Desenvolvimento brasileiro
O texto de apresentação do Caderno de Debates 3 é de Marilene de Paula, da Heinrich Böll Brasil, fundação que apoiou sua elaboração. “É possível perceber que a ideia de desenvolvimento hoje pouco se relaciona com justiça social, bem estar e autonomia individual e coletiva”, destaca ela. Os sete artigos seguintes questionam a “aceleração do crescimento” como solução para as desigualdades, dando atenção a temas como a realização de megaeventos esportivos, a construção de megaempreendimentos e a exploração de bens naturais. Além de Evanildo, Joana Barros, assessora da FASE, e Lívia Duarte são organizadoras da publicação.
Aercio de Oliveira, coordenador da FASE no Rio de Janeiro, contextualiza em seu artigo a ideia de progresso ao longo dos tempos, chegando à atualidade brasileira. Já Heitor Scalambrini Costa, professor da UFPE, Luiza Marillac, do Fundo SAAP, e Rosimere Peixoto, da FASE em Pernambuco, descrevem os impactos do Complexo Industrial Portuário de Suape, que fica a 40 quilômetros de Recife. Enquanto ele fez um panorama das violações, elas aprofundaram os conflitos específicos na vida de mulheres pescadoras.
O machismo também é debatido a partir do texto de Maíra Kubik Mano, que argumenta que a Copa do Mundo e as Olimpíadas tornam mais agudas as situações de desigualdade de gênero. Em outro artigo, Daniel Santini, da Repóter Brasil, demonstra como a construção civil se tornou o setor com mais casos de trabalho escravo no país. Já Cláudio Luiz Zanottelli, professor da UFES, descreve a cadeia de petróleo e impacto na região metropolitana de Vitória, onde se instalam complexos portuários em função das descobertas do pré-sal e da alta do “ouro negro”. E Julianna Malerba e Guilherme Carvalho, ambos da FASE, debatem os direitos territoriais e a expansão da exploração mineral sobre a Amazônia.
BRICS e o desenvolvimento
Ao lado de Anelise Gutterres, Evanildo e Joana organizaram o Caderno de Debates 4, que contou com o apoio das fundações Rosa Luxemburgo e Ford, e terá uma edição digital em inglês. “Se de um lado o protagonismo do Brasil é visto positivamente por setores da sociedade mais entusiastas da entrada do país no bloco como estratégia política de contra–hegemonia, esse mesmo protagonismo é visto por setores, e entidades e ativistas latino- americanos e pan-africanos – como uma possibilidade “neoimperialista”, o que confere grande complexidade ao debate e o enriquece de análises que transcendem ao universo stricto sensu econômico da cooperação”, destacaram na apresentação.

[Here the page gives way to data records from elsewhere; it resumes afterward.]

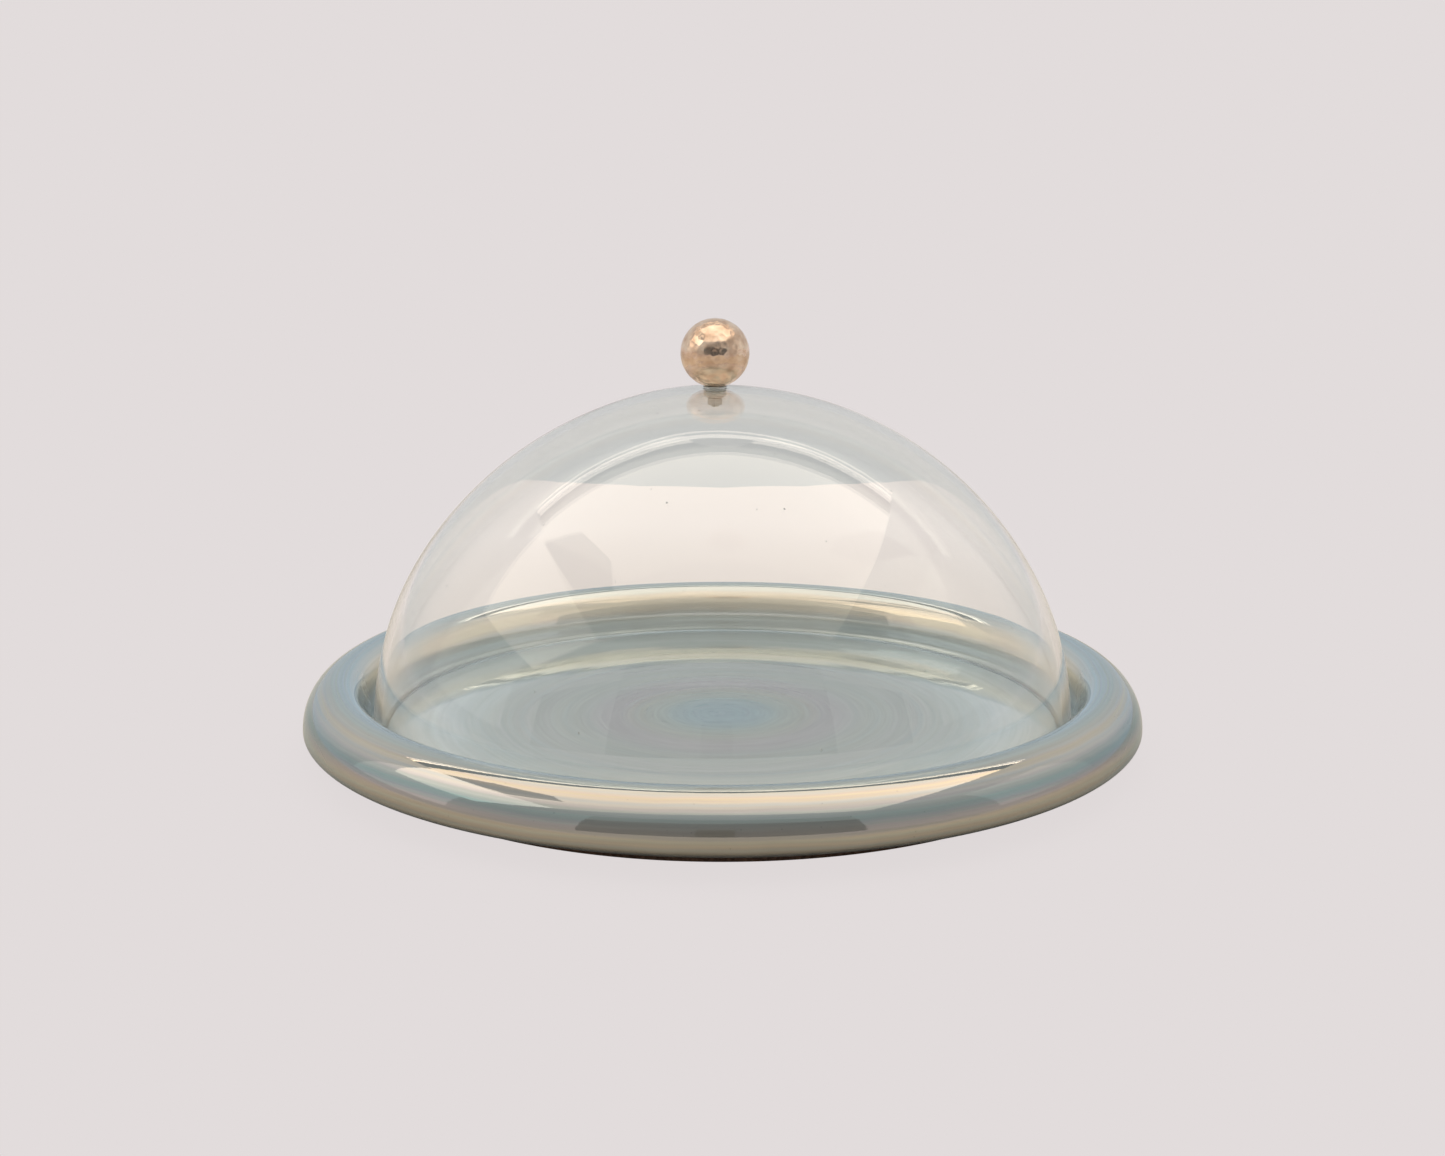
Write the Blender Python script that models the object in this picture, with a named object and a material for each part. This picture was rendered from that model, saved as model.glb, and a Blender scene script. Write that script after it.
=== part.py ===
"""Blown glass bell dome on a thrown stoneware platter, with a brass ball knob bolted through the glass.

Metres, +Z up. The origin is on the platter's axis, at the level of the surface that it stands on.
The dome and all that is bolted to it hang from the empty dome_axis, which slides up along Z.
"""

import math

import bmesh
import bpy
import mathutils

# Dome: its half outline is a curve a little less full than an ellipse, so it comes down straighter to the foot.
DOME_RADIUS = 0.1378
DOME_HEIGHT = 0.1316
DOME_FULLNESS = 1.93
GLASS_WALL = 0.0030
CROWN_SHIFT_X = -0.0029
CROWN_SHIFT_REACH = 0.060

# Platter: a flat floor inside a fat hollow rim, on an unglazed foot ring. The rim slopes down to the seat of
# the dome, steep at its foot and easy at its crown: the two pulls say how far each end keeps its direction.
RIM_TO_GLASS = 0.0018
RIM_WIDTH = 0.0256
RIM_CROWN_INSET = 0.0104
RIM_HEIGHT = 0.0296
RIM_WIDEST_Z = 0.0120
RIM_BELLY_DROP = 0.0052
RIM_SLOPE_FOOT_PULL = 0.0070
RIM_SLOPE_CROWN_PULL = 0.0045
RIM_WALL = 0.0048
RIM_SLOPE_WALL = 0.0069
RIM_VENT_DIAMETER = 0.0030
FLOOR_TOP_Z = 0.0099
FLOOR_CORNER = 0.0020
SEAT_DEPTH = 0.0005
SEAT_LAND = 0.0014
FOOT_HEIGHT = 0.0040
FOOT_WIDTH = 0.0085
FOOT_INSET = 0.0072
FOOT_SHOULDER_DROP = 0.0011
FOOT_CHAMFER = 0.0006

# Knob and its fixing.
KNOB_DIAMETER = 0.0267
STUD_DIAMETER = 0.0032
STUD_DEPTH_IN_KNOB = 0.0085
STUD_TAIL = 0.0008
BUSH_WALL = 0.0008
SOFT_WASHER_LAP = 0.0017
SEAT_WASHER_THICKNESS = 0.0005
SOFT_WASHER_THICKNESS = 0.0008
METAL_WASHER_LAP = 0.0007
METAL_WASHER_THICKNESS = 0.0005
NUT_WALL = 0.00095
NUT_THICKNESS = 0.0024
NUT_CHAMFER = 0.0002

# Clearances.
REST_GAP = 0.0003
FACE_GAP = 0.0002
THREAD_GAP = 0.0002
BUSH_GAP = 0.0002
STUD_END_GAP = 0.0015

# Sizes that follow from the ones above.
RIM_INNER_RADIUS = DOME_RADIUS + RIM_TO_GLASS
RIM_CROWN_RADIUS = RIM_INNER_RADIUS + RIM_CROWN_INSET
PLATTER_RADIUS = RIM_INNER_RADIUS + RIM_WIDTH
SEAT_Z = FLOOR_TOP_Z - SEAT_DEPTH
BUSH_BORE = STUD_DIAMETER + 2 * BUSH_GAP
BUSH_DIAMETER = BUSH_BORE + 2 * BUSH_WALL
GLASS_HOLE_DIAMETER = BUSH_DIAMETER + 2 * BUSH_GAP
SOFT_WASHER_DIAMETER = GLASS_HOLE_DIAMETER + 2 * SOFT_WASHER_LAP
METAL_WASHER_DIAMETER = GLASS_HOLE_DIAMETER + 2 * METAL_WASHER_LAP
KNOB_FLAT_DIAMETER = SOFT_WASHER_DIAMETER
THREAD_BORE = STUD_DIAMETER + 2 * THREAD_GAP

# Facets round a full turn.
LARGE_STEPS = 72
KNOB_STEPS = 40
SMALL_STEPS = 24


def ellipse_arc(centre, semi_axes, start, end, count):
    """Points (r, z) along an ellipse, from one angle to the other, both ends included."""
    points = []
    for i in range(count + 1):
        angle = math.radians(start + (end - start) * i / count)
        points.append((
            centre[0] + semi_axes[0] * math.cos(angle),
            centre[1] + semi_axes[1] * math.sin(angle),
        ))
    return points


def dome_arc(radius, height, foot_z, start_r, count):
    """Points (r, z) down one side of the bell, from radius start_r near the crown to its foot."""
    start = math.asin((start_r / radius) ** (DOME_FULLNESS / 2))
    points = []
    for i in range(count + 1):
        angle = start + (math.pi / 2 - start) * i / count
        points.append((
            radius * math.sin(angle) ** (2 / DOME_FULLNESS),
            foot_z + height * max(math.cos(angle), 0.0) ** (2 / DOME_FULLNESS),
        ))
    return points


def material(name, colour, roughness, metallic=0.0, transmission=0.0, ior=1.5):
    made = bpy.data.materials.new(name)
    made.use_nodes = True
    shader = made.node_tree.nodes["Principled BSDF"]
    shader.inputs["Base Color"].default_value = (*colour, 1.0)
    shader.inputs["Roughness"].default_value = roughness
    shader.inputs["Metallic"].default_value = metallic
    shader.inputs["Transmission Weight"].default_value = transmission
    shader.inputs["IOR"].default_value = ior
    return made


def add_object(name, bm, surface, location, parent, sharp_angle=30.0):
    bmesh.ops.recalc_face_normals(bm, faces=bm.faces)
    mesh = bpy.data.meshes.new(name)
    bm.to_mesh(mesh)
    bm.free()
    mesh.shade_smooth()
    mesh.set_sharp_from_angle(angle=math.radians(sharp_angle))
    mesh.materials.append(surface)
    made = bpy.data.objects.new(name, mesh)
    bpy.context.scene.collection.objects.link(made)
    made.location = location
    made.parent = parent
    return made


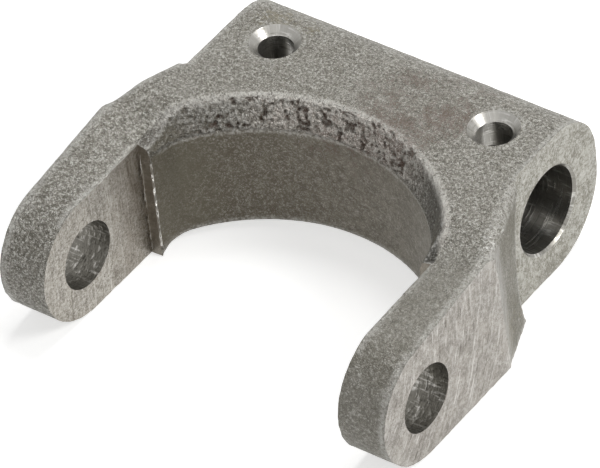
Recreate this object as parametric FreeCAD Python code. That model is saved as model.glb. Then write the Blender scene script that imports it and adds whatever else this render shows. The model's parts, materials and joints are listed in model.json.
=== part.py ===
"""Forged yoke: one steel forging with a cross bore, two set-screw holes and two pin arms.

The part lies flat.  X runs along the cross bore, the arms point to -Y and +Z is up.
The origin is on the cross-bore axis, half way between the two hub ends.
The source follows the order in which the real part is made: forging, milling, boring, drilling.
"""
import FreeCAD, Part
import math
import os

# ---- driving dimensions, mm ----------------------------------------------------
# hub that carries the cross bore
hub_length = 103.5          # between the two milled hub ends
hub_top = 22.6              # top of the hub above the bore axis
hub_bottom = 22.5           # flat underside below the bore axis
hub_back = 23.6             # back of the hub behind the bore axis
hub_top_radius = 17.5       # large radius between the top and the back
hub_under_radius = 22.0     # large radius between the back and the underside

# arms
arm_outer_width = 126.0     # over the two outer milled faces
arm_gap = 96.2              # between the two inner milled faces
pin_reach = 74.0            # pin axis in front of the bore axis
pin_drop = 3.2              # pin axis below the bore axis
tip_radius = 19.3           # rounded arm end about the pin axis
tip_round_start = 1.5       # the round takes over from the arm top this far in front of the pin axis
flare_start = 12.2          # the wall swings out from the hub end here
flare_end = 39.5            # and reaches the full width of the arms here
flare_bend = 8.0            # radius of the bend at the end of the flare
forging_draft = 1.1         # the outside stands this much further out at the underside than at the top
arm_top_inner = 16.9        # height of the arm top at the shoulder, along its inner edge
arm_top_outer = 21.6        # height of the arm top at the flare, along its outer edge
arm_top_rise_end = 30.0     # where the arm top has risen to the hub top
rise_softness = 0.4         # share of the rise over which it bends away from each end

# throat between the arms
throat_radius = 51.4
throat_centre = 69.0        # throat axis in front of the bore axis
throat_side = 44.2          # half width between the short side walls, at the shoulder
throat_side_taper = 2.2     # how much each side wall closes in towards the hub
throat_corner = 10.0        # radius between a side wall and the long arc
shoulder_front = 48.0       # where the inner arm milling stops
relief_depth = 9.0          # rough sloped band along the upper edge of the throat
relief_width = 3.9
under_relief_depth = 3.6    # flatter band along the lower edge of the throat
under_relief_width = 4.6

# machining
hub_end_stock = 1.0         # metal milled off each hub end
arm_face_stock = 1.6        # metal milled off each outer arm face
end_cutter_radius = 44.0    # round cutter that faces a hub end
end_cutter_back = 21.1      # its axis behind the bore axis
end_cutter_offset = 5.0     # and below it at the right end, above it at the left end
bore_diameter = 25.4
bore_chamfer = 0.7
pin_hole_diameter = 20.0
set_screw_spacing = 72.0
set_screw_hole = 10.1       # plain wall, at the core diameter of an M12 thread
set_screw_mouth = 14.6      # countersink at the top
set_screw_mouth_depth = 2.3

# forged edges
outer_edge = 3.0            # along the tops of the flares and the arms
relief_edge = 1.5           # along the ridge above the relief band

# working allowances of the cutting shapes
clear = 6.0                 # how far a cutting shape runs past the metal
edge_clear = 1.0            # the same where there is little room
tip_bite = 0.35             # the arm top passes this far inside the round tip
near = 0.03                 # a point this close to a curve lies on it
end_share = 0.02            # the outer samples of an edge lie this share of its length from its ends
ridge_rise = 1.0            # the ridge lies at least this far above the foot of the relief band

steel_density = 7.85e-6     # kg per cubic millimetre, for the printed mass only

# ---- values worked out from the dimensions --------------------------------------
hub_half = hub_length / 2
arm_half = arm_outer_width / 2
gap_half = arm_gap / 2
forged_hub_half = hub_half + hub_end_stock
forged_arm_half = arm_half + arm_face_stock
outer_plane = forged_arm_half + forging_draft + edge_clear
far_front = pin_reach + tip_radius + clear
block_top = hub_top + clear
block_bottom = -hub_bottom - clear


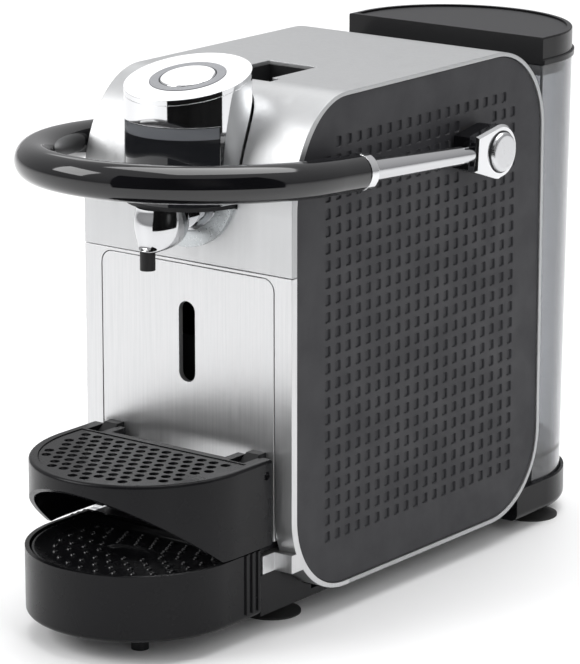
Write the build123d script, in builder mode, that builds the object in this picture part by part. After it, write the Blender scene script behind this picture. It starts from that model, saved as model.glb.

Na sequência, um texto do professor da UFRJ Pedro Cláudio Cunca Bocayuva demonstra que as definições dos BRICS estão ligadas às expectativas em torno de uma massa de consumidores dentro e fora das fronteiras nacionais, o que faria do bloco uma “metáfora da globalização”. Patrícia dos Santos Pinheiro e Sérgio Botton Barcellos também abordam o tema, mas a partir de uma análise da cooperação internacional na África.
Amita Bhide, professora e ativista indiana, participa com um artigo sobre os violentos deslocamentos urbanos em seu país. Já a exploração de minérios recebe atenção em outros dois textos: um de Tádzio Peters Coelho sobre os impactos das atividades da Vale no Pará; e outro sobre a exportação de violações de direitos humanos na América Latina e na África por transnacionais brasileiras, elaborado pela Justiça Global.
Os investimentos chineses no setor energético brasileiro, as ilegalidades em licenciamentos de hidrelétricas na Amazônia e a violações de direitos indígenas também recebem atenção no texto de Verena Glass. O caderno ainda traz dois ensaios fotográficos: um com impressões sobre o acelerado ritmo de urbanização da China, feito por Lívia Duarte; e outro com os contrastes de um grande empreendimento na costa do Espírito Santo, elaborado pela FASE.